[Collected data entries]
☆ ☆ ☆ ☆ ☆ ☆ ☆
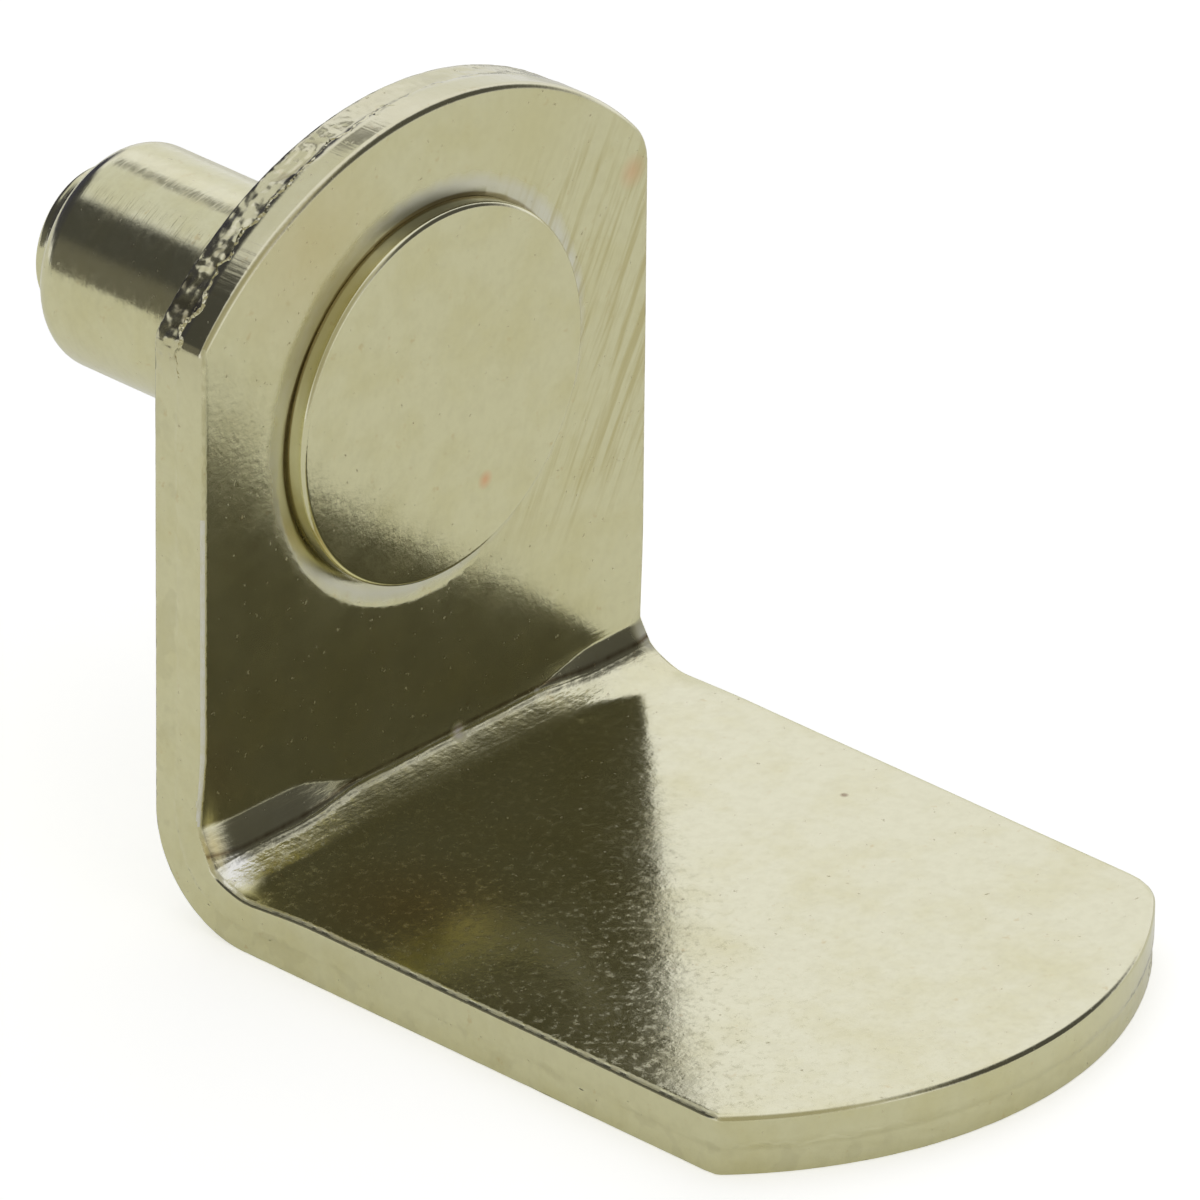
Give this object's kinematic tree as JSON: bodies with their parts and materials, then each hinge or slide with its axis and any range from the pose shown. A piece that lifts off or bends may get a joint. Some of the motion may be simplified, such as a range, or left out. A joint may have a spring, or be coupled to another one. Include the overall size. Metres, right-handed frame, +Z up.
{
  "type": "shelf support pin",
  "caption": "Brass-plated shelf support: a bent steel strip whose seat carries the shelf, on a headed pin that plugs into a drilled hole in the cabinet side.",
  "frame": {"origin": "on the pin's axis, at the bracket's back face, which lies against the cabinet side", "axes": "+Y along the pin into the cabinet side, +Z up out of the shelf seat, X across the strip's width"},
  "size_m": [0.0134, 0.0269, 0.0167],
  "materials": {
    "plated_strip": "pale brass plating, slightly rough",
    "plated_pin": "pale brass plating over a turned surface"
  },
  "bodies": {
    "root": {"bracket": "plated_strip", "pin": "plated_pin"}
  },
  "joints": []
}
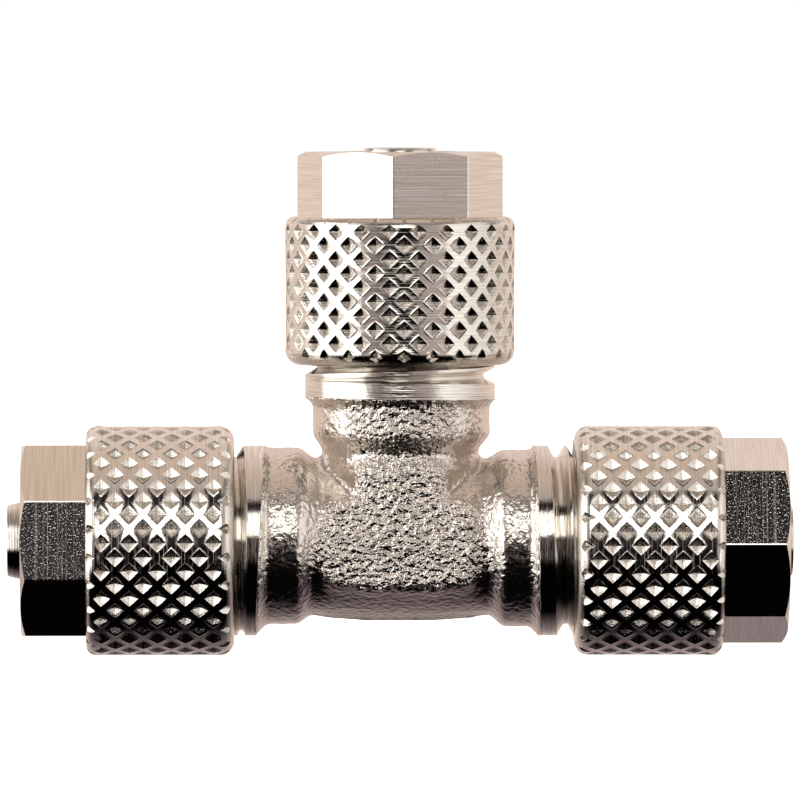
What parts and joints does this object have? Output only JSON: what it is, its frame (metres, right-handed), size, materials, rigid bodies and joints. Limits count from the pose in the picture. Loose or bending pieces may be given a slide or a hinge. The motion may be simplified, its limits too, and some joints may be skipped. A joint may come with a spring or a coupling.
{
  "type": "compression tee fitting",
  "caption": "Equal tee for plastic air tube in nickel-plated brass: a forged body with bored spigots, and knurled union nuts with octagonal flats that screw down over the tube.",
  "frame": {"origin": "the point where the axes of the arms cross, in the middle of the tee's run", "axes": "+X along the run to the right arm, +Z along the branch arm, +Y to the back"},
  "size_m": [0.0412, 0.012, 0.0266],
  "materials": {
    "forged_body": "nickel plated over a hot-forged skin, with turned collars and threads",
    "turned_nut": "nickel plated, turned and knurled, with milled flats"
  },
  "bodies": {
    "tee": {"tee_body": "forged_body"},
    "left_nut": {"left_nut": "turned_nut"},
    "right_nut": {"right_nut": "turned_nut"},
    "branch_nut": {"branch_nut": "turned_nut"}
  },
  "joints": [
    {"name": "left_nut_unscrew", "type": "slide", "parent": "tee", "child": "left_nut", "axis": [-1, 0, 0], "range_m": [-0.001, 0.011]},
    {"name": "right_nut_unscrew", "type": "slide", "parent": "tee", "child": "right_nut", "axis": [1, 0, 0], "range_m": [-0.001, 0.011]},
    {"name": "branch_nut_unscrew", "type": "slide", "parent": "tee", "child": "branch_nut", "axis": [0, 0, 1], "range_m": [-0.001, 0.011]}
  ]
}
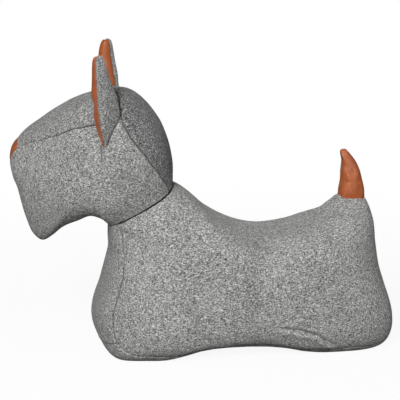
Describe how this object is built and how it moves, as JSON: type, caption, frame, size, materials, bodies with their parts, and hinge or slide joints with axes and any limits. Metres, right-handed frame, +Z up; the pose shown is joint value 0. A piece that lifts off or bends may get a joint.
☆ ☆ ☆ ☆ ☆ ☆ ☆
> _CHALLENGE_:
Show all lines above holding "JSON".

> _EXERCISE SOLUTION_:
Give this object's kinematic tree as JSON: bodies with their parts and materials, then each hinge or slide with its axis and any range from the pose shown. A piece that lifts off or bends may get a joint. Some of the motion may be simplified, such as a range, or left out. A joint may have a spring, or be coupled to another one. Include the overall size. Metres, right-handed frame, +Z up.
What parts and joints does this object have? Output only JSON: what it is, its frame (metres, right-handed), size, materials, rigid bodies and joints. Limits count from the pose in the picture. Loose or bending pieces may be given a slide or a hinge. The motion may be simplified, its limits too, and some joints may be skipped. A joint may come with a spring or a coupling.
Describe how this object is built and how it moves, as JSON: type, caption, frame, size, materials, bodies with their parts, and hinge or slide joints with axes and any limits. Metres, right-handed frame, +Z up; the pose shown is joint value 0. A piece that lifts off or bends may get a joint.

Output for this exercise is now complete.